The family is thrown into mourning when Ani suddenly dies in a tragic car accident. Shortly thereafter, his lover Meera arrives at the Asthana house, unaware that Ani was married.

When Balraj discovers that Meera is pregnant with Ani's child, he concocts a scheme to ensure that an heir is produced to inherit Balraj's estate. As the series progresses, it is revealed that Meera's family is intertwined with the Asthanas in ways that could reveal Balraj's deepest secrets.

==Cast==
- Sanjeeda Sheikh as Meera Khandpal; Anuridh's lover and his child's mother.
- Additi Gupta as Nandini Tiwari/Asthana/Kashyap; Anirudh's wife.
- Bhaumik Sampat as Dr.
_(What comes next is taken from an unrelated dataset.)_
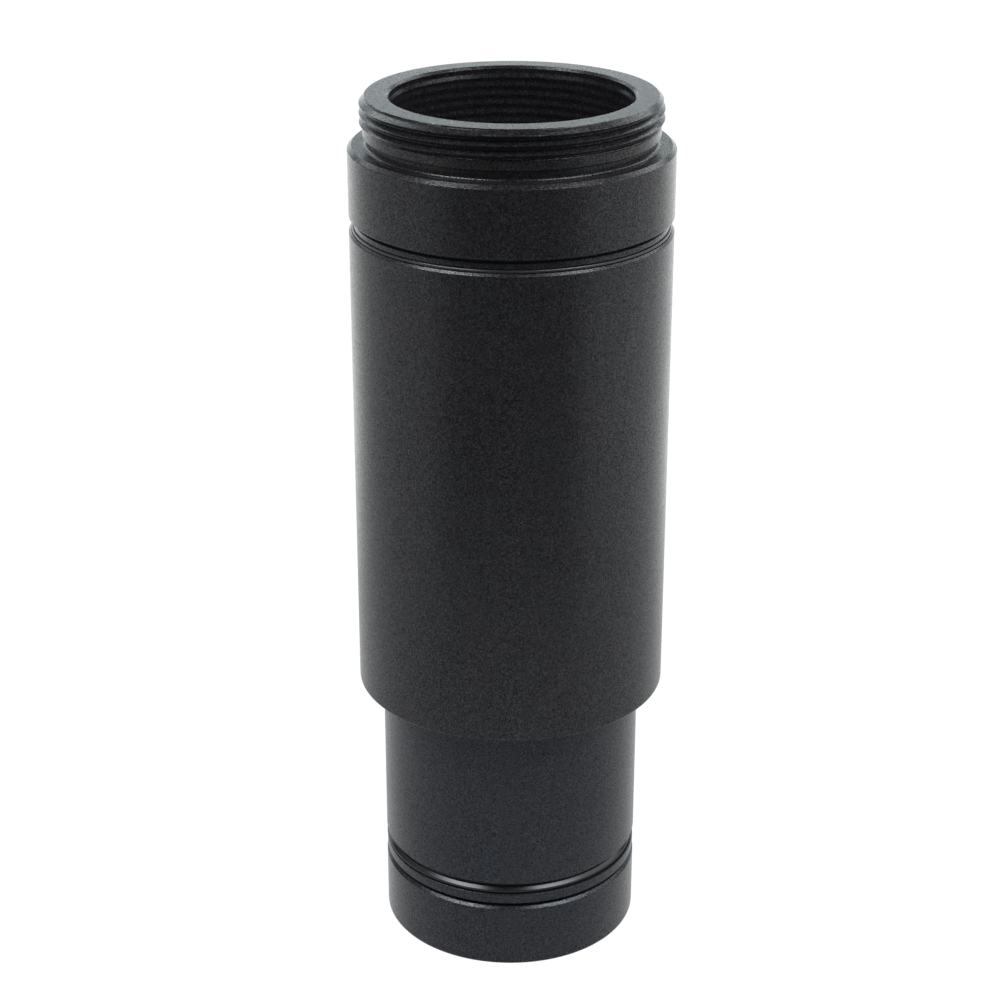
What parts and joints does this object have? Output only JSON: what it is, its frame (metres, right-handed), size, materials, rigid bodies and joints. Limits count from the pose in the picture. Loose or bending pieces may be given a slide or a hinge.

Neel
- Kiran Karmarkar as Balraj Asthana; Anuridh's father.
- Abhinav Shukla as Aniruddh Balraj Asthana; Nandini's husband and Meera's lover.
- Tanushree Kaushal as Aloka Kailash Asthana/Taiji/Ammaji
- Namrata Thapa as Pallavi
- Richa Soni as Shyama Akhil Asthana/Bijli
- Mona Ambegaonkar as Beeji; Anuridh's mother.
- Chaitanya Choudhury as Akhil Asthana; Anirudddh's step-brother and Agastya's elder brother.
- Abhaas Mehta as Agastya Asthana; Anuruddh's step brother and Akhil's younger brother.